The corporate, corporation and warfare states were largely smudges on

the horizon when they were most active in formulating their ideas. The

problem of the individual versus organized collectives loomed large

seventy years ago, but its growth since then has been so staggering that

one cannot conceive of its solution, even if one were convinced that

individualism could become the active concern of the majority of

mankind. As the hero of Paul Herr’s novel Journey Not to End, remarks:

”The true radical in the Age of Organization is a hermit in a cave.”

An exaggeration, perhaps, but a pardonable one!

Martin asks what can be done now in this “Age of Organization”.

Intellectually, those of the opposition who claim Tucker as a precursor,

simply repeat the critiques of the past “disguised by present day

fashionable stylistic conventions”. Actively, there have been no

significant operational improvements on the late eighteenth and early

nineteenth centuries:

One would be inclined to conclude from the evidence at hand that no new

day in the affairs of men is about to dawn. An interminable period of

Statist nighttime lies ahead, during which the matter of individual

survival will supersede all other goals. It remains to be seen whether

radical political activity along the traditional lines of mass politics,

which always runs the risk of succeeding and thereupon creating an even

worse State, or anonymous individualist philosophical strategies, best

lend themselves to meeting the objective adequately.

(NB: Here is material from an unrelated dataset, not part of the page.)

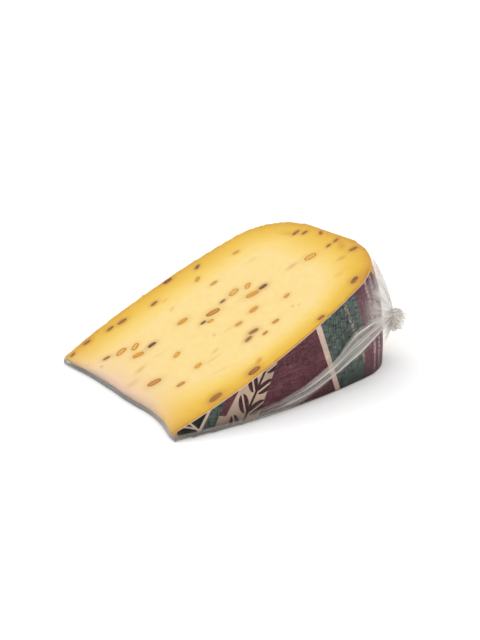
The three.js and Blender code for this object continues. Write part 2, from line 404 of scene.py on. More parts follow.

Not a conclusion to commend itself to those who, seeking utopia, at the

same time seek to cripple individualism within the fetters of mass

politicking. But for those who are beyond such stupidities, for the

remnant who understand what individualism is really about, such

strategies will be among the first of their priorities. From “internal

exile" to the desperate heroism of militant illegalism, the options lie

open. What each will do is up to each...Individualist strategies are the

products of individuals — not of groups or parties.